» EXERCISE TASK
Show every line that has the string "with" in it.
┏━━
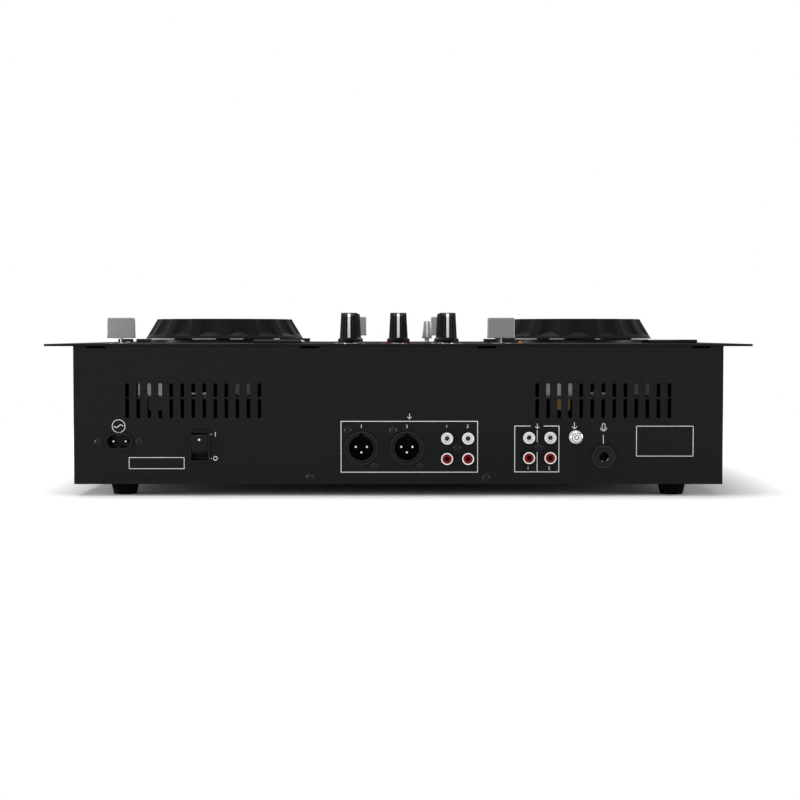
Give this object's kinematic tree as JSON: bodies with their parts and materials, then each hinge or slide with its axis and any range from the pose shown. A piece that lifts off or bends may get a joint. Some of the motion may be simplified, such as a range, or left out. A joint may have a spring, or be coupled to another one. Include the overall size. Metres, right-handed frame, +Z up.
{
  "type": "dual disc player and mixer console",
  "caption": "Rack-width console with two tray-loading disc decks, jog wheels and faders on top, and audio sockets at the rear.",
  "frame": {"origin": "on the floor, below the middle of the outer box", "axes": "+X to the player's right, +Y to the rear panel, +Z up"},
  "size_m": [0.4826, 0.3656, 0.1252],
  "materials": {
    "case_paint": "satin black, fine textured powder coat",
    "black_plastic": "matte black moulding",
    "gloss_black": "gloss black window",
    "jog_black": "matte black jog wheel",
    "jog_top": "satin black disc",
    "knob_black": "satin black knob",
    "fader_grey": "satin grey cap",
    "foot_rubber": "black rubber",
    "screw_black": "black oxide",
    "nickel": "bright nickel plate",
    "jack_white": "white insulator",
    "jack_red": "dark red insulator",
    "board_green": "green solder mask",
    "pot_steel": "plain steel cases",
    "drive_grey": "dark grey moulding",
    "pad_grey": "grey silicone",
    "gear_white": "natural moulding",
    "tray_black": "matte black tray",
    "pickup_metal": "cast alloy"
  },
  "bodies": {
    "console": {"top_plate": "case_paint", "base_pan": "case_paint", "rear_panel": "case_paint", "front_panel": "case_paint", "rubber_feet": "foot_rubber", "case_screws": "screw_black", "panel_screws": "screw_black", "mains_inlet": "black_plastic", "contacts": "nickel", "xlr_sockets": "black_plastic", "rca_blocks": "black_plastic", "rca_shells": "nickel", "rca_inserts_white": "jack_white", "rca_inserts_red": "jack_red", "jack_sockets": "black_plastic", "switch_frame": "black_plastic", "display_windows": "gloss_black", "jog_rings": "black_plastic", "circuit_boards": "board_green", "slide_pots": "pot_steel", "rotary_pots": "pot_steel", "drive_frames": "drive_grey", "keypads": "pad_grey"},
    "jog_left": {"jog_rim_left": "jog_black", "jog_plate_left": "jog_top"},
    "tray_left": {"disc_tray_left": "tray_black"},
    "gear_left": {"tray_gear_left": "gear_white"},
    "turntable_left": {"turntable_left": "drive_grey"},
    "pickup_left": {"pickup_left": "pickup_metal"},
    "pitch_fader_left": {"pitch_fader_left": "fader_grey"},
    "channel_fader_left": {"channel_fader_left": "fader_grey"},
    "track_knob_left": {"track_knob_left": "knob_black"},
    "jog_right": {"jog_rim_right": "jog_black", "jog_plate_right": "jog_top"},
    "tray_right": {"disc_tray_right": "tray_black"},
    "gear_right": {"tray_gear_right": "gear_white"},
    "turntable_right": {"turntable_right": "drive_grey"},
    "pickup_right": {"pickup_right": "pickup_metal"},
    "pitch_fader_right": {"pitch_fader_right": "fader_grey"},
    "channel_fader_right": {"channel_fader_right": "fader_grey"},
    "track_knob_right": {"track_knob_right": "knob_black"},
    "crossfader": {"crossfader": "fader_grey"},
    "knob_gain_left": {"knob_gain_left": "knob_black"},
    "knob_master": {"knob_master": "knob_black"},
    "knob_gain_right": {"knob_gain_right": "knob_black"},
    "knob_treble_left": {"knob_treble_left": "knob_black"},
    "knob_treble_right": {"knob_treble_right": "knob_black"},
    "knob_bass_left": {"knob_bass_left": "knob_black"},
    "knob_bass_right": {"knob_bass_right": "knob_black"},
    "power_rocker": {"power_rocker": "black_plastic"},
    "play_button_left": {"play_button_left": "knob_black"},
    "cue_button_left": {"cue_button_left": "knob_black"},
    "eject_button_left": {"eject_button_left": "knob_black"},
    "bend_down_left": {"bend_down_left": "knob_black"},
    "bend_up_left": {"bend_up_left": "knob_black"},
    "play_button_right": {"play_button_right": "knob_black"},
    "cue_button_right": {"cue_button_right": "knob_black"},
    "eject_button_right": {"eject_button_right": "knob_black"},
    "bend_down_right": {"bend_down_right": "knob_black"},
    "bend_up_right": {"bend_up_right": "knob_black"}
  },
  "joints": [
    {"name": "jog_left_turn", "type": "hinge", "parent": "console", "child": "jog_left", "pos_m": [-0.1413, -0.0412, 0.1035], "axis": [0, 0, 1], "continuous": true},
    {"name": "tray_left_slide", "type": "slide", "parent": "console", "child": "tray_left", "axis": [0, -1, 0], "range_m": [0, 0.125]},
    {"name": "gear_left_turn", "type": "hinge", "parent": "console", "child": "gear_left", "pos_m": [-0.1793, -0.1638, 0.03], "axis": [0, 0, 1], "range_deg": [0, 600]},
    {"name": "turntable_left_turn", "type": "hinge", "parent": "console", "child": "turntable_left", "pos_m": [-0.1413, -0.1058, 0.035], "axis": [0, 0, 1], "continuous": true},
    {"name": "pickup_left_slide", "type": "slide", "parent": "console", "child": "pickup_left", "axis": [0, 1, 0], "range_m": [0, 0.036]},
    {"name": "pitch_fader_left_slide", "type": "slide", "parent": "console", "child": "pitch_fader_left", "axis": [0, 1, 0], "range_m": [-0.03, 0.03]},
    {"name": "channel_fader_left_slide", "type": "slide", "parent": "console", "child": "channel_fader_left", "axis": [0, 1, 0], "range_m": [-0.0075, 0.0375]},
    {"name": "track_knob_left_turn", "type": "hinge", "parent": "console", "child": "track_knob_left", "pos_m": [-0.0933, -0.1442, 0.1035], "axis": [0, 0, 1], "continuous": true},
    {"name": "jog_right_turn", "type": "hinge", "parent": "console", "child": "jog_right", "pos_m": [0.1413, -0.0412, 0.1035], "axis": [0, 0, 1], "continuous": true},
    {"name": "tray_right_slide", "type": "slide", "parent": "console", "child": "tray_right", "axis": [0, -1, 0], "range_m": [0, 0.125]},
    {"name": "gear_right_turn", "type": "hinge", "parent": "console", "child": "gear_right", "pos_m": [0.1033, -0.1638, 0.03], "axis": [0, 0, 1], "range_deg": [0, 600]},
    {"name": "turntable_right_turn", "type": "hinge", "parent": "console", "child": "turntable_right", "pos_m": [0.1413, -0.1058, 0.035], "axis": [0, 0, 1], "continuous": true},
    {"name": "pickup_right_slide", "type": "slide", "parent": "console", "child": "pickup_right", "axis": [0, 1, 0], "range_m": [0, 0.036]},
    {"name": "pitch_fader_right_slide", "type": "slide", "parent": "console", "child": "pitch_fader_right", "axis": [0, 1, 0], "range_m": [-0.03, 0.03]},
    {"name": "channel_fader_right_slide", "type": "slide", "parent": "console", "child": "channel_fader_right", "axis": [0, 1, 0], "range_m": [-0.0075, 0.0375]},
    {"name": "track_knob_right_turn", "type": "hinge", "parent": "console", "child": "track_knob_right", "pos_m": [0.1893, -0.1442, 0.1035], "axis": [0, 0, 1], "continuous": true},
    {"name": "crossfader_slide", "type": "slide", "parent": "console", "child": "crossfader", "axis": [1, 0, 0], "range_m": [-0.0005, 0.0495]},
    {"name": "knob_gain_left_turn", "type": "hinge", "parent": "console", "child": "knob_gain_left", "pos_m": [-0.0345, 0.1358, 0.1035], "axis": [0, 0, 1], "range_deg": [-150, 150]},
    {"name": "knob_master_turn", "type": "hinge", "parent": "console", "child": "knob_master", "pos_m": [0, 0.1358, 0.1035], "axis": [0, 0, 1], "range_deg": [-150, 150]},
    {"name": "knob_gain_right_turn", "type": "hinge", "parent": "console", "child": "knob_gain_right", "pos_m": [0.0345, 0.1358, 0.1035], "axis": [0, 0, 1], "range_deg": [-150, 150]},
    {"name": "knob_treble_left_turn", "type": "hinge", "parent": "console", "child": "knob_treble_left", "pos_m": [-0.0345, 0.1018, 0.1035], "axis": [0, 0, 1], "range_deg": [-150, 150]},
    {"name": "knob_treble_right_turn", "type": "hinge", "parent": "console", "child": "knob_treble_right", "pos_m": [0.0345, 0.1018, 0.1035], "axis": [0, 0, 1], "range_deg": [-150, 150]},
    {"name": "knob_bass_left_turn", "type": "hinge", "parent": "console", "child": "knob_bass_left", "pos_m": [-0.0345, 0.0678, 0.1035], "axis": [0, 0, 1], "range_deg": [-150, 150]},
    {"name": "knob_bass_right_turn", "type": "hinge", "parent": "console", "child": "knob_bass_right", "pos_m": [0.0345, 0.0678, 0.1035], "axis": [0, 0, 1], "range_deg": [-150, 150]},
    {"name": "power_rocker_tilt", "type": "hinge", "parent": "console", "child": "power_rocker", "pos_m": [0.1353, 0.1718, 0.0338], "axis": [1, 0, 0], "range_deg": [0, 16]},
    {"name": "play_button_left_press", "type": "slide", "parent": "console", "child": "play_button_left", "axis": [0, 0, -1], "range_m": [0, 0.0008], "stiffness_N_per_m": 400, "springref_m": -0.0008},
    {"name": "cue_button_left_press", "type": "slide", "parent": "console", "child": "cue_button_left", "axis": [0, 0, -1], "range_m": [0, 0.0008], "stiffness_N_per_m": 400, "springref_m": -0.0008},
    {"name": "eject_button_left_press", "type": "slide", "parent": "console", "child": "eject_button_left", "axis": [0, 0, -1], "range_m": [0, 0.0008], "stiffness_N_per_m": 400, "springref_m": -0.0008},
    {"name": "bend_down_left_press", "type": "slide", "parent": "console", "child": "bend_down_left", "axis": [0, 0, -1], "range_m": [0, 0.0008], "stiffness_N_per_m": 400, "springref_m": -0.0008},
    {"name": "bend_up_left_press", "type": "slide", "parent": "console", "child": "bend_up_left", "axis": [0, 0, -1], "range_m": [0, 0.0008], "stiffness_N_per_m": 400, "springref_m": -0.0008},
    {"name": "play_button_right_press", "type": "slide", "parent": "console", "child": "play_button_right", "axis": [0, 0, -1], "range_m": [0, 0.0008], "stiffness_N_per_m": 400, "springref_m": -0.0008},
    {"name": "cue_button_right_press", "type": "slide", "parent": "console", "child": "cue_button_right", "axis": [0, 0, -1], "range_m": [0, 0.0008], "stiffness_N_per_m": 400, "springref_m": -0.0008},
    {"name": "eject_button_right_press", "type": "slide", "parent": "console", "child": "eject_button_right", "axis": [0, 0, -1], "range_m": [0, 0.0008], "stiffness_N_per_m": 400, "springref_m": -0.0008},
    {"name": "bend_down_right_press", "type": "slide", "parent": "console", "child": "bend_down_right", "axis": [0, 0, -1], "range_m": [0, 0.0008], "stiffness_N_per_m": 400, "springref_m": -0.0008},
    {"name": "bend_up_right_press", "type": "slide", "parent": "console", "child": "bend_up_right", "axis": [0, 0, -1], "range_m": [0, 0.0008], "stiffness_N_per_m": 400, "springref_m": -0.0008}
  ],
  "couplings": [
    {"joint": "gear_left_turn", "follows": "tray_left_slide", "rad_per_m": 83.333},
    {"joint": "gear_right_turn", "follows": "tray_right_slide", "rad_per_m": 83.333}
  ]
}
┗━━
» THE RESULT
Give this object's kinematic tree as JSON: bodies with their parts and materials, then each hinge or slide with its axis and any range from the pose shown. A piece that lifts off or bends may get a joint. Some of the motion may be simplified, such as a range, or left out. A joint may have a spring, or be coupled to another one. Include the overall size. Metres, right-handed frame, +Z up.
  "caption": "Rack-width console with two tray-loading disc decks, jog wheels and faders on top, and audio sockets at the rear.",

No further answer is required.